Logos are the visual link between a brand and the consumer’s most frequent interaction with it. We found that including them as a prompt in survey questions strengthened a respondent’s ability to recall a brand more accurately. For some brands, the impact was more significant and this seemed to directly link to the quality and style of the brand logo. Given the variation of impact on reported awareness levels, omitting logos from survey questions would likely result in skewed data, impairing the ability to accurately benchmark you brand against competitors.

By implementing brand logos as a default in all of our brand questions, we’re able to enhance our respondent’s ability to answer questions accurately and thus ensure that:

1 - Brand recall is authentic

Any misrepresentation of key metrics, like brand awareness, is frustrating and can lead to a skewed representation of competitor benchmarking. This is especially important for brands with lower awareness levels, where any misstep in the data is far more pronounced in the end result. 

2 - Funnel metrics are more accurate

Beginning with more accurate awareness will ensure that any following branched brand metrics are not also negatively impacted.
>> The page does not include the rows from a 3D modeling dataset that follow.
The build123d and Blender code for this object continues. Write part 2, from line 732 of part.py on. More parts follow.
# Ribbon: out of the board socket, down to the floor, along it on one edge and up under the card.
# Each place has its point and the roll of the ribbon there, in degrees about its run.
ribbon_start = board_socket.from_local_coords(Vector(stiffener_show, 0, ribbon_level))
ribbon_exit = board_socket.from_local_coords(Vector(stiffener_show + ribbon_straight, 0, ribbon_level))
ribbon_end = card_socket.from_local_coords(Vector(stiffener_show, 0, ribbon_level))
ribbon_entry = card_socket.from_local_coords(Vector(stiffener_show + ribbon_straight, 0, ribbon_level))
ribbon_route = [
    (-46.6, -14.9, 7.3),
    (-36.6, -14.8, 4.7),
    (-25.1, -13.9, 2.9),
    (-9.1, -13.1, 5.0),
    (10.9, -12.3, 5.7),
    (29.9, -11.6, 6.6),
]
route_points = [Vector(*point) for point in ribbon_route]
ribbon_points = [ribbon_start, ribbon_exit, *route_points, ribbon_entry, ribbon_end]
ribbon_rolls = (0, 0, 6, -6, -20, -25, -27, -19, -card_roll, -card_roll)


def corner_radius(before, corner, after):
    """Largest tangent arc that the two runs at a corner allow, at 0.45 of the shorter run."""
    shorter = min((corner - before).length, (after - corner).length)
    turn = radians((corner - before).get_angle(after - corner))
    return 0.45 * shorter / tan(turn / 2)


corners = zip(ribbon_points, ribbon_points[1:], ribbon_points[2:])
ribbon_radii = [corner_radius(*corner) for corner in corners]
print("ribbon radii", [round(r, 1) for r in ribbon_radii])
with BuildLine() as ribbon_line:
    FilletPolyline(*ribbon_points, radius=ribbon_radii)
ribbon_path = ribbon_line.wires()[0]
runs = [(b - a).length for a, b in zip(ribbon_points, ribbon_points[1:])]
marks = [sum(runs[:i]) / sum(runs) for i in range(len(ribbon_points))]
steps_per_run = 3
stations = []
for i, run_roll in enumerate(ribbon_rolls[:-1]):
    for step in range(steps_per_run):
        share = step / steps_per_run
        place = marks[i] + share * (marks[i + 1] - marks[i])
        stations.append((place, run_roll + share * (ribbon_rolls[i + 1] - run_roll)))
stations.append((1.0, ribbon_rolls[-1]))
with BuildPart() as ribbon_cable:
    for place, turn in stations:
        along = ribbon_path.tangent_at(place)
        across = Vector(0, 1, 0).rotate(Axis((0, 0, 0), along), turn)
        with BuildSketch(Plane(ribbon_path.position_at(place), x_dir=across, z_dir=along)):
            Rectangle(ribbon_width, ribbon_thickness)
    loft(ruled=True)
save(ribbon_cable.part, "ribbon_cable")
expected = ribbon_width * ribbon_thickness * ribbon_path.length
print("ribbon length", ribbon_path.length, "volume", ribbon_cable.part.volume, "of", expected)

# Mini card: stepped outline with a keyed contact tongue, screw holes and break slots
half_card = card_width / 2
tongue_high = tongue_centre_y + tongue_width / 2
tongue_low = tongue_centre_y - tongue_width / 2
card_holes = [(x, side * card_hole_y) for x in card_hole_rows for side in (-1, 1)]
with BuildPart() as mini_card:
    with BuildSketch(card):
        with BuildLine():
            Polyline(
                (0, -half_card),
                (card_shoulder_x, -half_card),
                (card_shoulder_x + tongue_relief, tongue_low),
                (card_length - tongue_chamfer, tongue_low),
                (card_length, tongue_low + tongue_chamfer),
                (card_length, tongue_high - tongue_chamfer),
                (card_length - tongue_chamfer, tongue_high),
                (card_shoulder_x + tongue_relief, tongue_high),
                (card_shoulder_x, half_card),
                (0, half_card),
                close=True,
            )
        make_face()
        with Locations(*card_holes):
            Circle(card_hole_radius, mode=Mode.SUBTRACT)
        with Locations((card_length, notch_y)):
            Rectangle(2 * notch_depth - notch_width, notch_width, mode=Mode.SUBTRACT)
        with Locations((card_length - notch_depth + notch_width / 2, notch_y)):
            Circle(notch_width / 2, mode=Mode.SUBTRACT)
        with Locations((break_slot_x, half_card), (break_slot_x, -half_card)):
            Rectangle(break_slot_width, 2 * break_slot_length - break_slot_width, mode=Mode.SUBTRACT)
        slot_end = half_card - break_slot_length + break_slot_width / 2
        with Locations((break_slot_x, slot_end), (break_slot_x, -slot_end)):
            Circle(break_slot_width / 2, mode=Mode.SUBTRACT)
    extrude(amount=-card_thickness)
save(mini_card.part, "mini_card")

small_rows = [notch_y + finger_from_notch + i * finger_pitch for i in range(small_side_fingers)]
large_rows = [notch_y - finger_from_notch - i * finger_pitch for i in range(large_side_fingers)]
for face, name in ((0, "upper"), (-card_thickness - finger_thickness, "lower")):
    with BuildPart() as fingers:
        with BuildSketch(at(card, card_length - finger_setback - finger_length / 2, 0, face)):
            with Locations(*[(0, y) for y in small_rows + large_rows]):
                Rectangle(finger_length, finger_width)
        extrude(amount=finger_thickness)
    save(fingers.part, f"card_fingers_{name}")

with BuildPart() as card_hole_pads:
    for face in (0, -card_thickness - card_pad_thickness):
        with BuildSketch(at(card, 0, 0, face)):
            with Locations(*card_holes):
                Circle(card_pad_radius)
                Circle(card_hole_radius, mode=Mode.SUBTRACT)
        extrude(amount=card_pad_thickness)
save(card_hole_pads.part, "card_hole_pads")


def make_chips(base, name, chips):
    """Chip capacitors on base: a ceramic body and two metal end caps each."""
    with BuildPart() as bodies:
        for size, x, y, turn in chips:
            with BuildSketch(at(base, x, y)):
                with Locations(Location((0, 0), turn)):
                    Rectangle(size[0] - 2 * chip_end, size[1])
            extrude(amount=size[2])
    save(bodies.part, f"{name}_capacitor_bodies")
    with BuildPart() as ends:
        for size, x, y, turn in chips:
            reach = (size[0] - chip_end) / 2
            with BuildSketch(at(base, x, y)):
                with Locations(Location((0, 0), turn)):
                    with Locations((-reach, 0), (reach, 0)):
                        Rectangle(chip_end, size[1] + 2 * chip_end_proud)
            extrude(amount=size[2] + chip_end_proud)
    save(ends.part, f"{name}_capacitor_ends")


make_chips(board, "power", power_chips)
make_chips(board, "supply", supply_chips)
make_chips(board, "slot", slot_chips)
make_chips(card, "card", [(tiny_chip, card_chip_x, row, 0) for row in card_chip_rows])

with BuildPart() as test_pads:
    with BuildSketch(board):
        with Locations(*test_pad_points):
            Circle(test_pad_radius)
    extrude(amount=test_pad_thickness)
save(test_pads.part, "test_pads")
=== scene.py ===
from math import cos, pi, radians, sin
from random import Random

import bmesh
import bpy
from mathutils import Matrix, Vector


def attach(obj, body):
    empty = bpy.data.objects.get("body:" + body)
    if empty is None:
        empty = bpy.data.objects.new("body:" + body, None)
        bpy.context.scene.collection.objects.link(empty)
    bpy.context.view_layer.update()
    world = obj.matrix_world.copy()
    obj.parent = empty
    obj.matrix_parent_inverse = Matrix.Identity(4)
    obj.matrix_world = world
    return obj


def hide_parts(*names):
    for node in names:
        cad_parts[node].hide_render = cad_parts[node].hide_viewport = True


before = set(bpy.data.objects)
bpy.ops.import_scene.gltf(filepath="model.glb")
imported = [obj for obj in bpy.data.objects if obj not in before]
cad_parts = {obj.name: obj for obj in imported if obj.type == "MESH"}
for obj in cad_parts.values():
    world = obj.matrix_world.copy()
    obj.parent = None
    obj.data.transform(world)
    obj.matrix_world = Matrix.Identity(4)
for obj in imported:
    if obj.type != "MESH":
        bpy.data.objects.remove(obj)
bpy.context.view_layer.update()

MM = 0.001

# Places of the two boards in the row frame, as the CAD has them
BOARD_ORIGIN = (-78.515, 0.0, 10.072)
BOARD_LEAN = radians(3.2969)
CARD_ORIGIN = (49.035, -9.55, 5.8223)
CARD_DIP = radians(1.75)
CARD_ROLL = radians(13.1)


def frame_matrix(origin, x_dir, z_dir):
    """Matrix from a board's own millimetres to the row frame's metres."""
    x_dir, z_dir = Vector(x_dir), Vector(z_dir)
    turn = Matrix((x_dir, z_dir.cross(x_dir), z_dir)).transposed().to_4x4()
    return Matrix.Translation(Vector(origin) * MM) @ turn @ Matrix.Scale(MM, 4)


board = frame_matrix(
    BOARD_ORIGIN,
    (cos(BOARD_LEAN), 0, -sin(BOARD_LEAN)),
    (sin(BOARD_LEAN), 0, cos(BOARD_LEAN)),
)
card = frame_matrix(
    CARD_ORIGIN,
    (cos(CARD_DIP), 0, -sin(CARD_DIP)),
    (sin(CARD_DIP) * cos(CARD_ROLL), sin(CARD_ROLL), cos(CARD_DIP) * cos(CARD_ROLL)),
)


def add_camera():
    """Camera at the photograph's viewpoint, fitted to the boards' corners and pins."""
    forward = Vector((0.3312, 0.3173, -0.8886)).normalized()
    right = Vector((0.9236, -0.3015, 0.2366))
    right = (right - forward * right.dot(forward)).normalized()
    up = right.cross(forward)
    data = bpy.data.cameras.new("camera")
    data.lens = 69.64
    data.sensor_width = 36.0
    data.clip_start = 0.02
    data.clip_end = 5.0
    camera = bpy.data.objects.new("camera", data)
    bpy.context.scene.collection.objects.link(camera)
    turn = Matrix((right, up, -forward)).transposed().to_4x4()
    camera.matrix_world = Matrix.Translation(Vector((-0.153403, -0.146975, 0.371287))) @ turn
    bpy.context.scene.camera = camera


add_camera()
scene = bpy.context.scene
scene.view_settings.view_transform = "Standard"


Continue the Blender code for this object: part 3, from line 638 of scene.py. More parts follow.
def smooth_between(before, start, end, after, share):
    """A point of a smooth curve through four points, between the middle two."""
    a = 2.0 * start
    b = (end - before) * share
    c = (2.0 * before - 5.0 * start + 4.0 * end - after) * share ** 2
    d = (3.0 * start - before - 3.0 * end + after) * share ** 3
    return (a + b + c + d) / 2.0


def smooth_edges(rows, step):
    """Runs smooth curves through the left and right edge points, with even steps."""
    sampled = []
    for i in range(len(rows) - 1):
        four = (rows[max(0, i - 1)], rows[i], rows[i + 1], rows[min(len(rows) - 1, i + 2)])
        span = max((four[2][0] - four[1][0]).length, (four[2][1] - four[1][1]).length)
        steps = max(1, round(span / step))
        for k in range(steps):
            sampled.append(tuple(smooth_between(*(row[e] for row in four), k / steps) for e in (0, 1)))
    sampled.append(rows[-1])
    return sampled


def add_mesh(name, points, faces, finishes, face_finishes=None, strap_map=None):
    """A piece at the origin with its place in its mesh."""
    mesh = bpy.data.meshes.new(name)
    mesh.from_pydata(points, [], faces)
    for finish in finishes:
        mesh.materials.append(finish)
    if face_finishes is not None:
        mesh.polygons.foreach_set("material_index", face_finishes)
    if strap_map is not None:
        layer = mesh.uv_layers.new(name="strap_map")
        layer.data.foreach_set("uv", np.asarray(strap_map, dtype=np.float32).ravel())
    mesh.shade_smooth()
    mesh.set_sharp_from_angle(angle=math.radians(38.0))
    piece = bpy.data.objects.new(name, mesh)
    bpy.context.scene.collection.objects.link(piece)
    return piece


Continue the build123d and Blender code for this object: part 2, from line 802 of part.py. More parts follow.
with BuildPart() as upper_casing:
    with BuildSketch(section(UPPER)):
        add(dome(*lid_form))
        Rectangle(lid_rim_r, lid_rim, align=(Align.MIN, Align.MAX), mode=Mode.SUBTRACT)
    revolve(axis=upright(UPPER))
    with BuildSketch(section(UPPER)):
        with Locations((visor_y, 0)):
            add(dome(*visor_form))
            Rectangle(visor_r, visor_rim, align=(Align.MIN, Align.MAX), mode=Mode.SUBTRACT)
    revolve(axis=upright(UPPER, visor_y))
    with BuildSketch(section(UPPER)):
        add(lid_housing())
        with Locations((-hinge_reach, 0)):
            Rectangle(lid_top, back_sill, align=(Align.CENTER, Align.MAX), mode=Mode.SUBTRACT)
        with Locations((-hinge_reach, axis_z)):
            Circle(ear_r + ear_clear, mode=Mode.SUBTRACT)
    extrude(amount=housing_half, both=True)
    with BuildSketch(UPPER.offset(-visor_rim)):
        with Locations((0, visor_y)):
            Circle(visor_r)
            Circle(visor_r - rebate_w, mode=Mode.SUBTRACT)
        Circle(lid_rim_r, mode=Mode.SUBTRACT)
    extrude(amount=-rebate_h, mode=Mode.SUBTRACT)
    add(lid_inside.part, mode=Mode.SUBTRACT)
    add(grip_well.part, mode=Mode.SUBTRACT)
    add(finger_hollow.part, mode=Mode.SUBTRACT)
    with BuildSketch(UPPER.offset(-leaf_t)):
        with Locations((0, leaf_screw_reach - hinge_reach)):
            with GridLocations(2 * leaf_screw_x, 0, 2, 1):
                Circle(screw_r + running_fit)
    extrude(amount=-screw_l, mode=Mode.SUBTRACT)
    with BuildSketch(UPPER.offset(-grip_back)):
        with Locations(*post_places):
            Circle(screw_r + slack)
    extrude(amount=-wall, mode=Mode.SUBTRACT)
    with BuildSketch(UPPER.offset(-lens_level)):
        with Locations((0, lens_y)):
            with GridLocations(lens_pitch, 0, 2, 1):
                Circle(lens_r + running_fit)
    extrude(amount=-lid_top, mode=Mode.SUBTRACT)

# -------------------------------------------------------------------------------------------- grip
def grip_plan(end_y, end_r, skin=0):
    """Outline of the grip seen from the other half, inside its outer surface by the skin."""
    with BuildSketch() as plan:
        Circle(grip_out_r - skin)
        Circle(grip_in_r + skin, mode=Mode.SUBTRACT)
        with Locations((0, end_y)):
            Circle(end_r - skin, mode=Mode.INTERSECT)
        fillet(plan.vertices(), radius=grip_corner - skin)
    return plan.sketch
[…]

If awareness is under-captured then metrics like consideration or perception are calculated on low samples, which undermines the reliability of the data.

3 - Competitor benchmarking is reliable

Some brand data is more impacted than others by the presence or absence of a logo in the survey question - and this variation alone means that results are inconsistent. This makes competitor benchmarking and positioning a challenge, without even knowing it! Ensuring that the respondent has the best ability to answer a brand question is the most reassuring way to benchmark against competitors accurately.